Why are my shares down when my peers are up?
The answer most times isn’t that you’ve done something poorly that your peers are doing well. That would be true if 100% of the money in the market was sorting differences and was in fact trading you and your peers, and if the liquidity for you and your peers were identical at all times.
What is liquidity? Images of precipitation come to mind, which prompts recollection of that famous quip by whoever said it (Mark Twain gets credit but there’s no proof it was his utterance) that bankers will lend you an umbrella only when it’s sunny and take it back at the first hint of rain.
The Wall Street Journal yesterday carried a story about distressing levels of assets in big bond funds locked in positions that “lack liquidity.” Public companies, your bankers and shareholders have probably complained at some point about your “lack of liquidity.”
What it means is among the most profoundly vital yet most commonly overlooked (and misunderstood) aspects of markets. Things are finite. Public companies spend the great bulk of their investor-relations resources on Telling the Story. Websites, earnings calls, press releases, non-deal road shows, sellside conferences, targeting tools, on it goes.
But do you know how much of the product you’re selling is available to purchase? One definition of liquidity is the capacity of a market to absorb buying or selling without substantially altering a product’s value.
The WSJ’s Jason Zweig yesterday tweeted a great 1936 observation by Hungarian-born German émigré Melchior Palyi, longtime University of Chicago professor of economics: “A liquid structure never liquidates. Only the illiquid one comes under the pressure of liquidation.”
Think about that in terms of your own shares. A liquid market can absorb the ingress and egress of capital without destroying the value of the supporting assets.
What’s your stock’s liquidity? It’s not volume. We ran a random set of 11 stocks with market capitalization ranging from $300m-$112 billion. Mean volume for the group was 1.1m shares but varied from 50,000-5.6 million. Leaving out the biggest and smallest in each data set, we had a group with an average market cap of $6 billion, average daily volume of 755,000 shares, and average dollars per trade of $5,639.
That last figure is the true measure of liquidity. How much stock can trade without materially changing the price? In our group, it’s $5,639 worth of shares. So in a market with over $24 trillion of product for sale – US market capitalization – the going rate at any given movement is about the amount you’d spend on a Vespa motor scooter. Now look at the dollar amount of your shares held by your top ten holders.
The stock market is incapable of handling significant movement of institutional assets. It’s a critically faulty structure if investors were to ever begin to pick up the pace of stock-redemptions. They are trying. For the 20 trading days end Sept 18, the share of market for indexes and ETFs – Blackrock, Vanguard – is up 120 basis points over the long-run average, and stocks are down measurably. Now, 1.2% might not seem like much but that’s more than $2 billion daily, sustained over 20 trading days. The S&P 500 is down about 5%. At that ratio, if 10% of investors in indexes and ETFs wanted to sell, the market could decline 50%.

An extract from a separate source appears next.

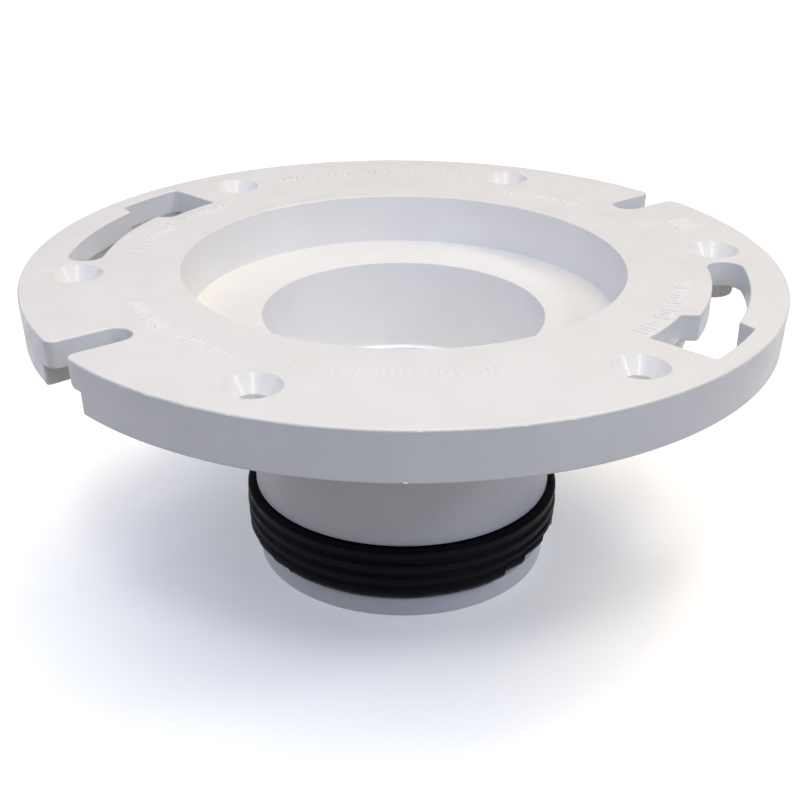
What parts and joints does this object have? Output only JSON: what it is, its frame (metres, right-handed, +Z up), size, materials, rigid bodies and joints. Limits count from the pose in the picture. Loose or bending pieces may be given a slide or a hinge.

We’re not trying to make you afraid of water! But this is the market for the financial product all public companies sell: Shares. That it’s demonstrably ill-formed for a down market is partly the fault of us in the issuer community, because we’re participants and ought to be fully aware of how it works and when and where it may not, and should demand a structure supporting liquidity, not just trading.
Action items: Know the dollar-size of your average daily trade (a metric we track), and compare it to the dollar-amount held by your biggest holders. When your management team needs a risk-assessment, you’ll be ready.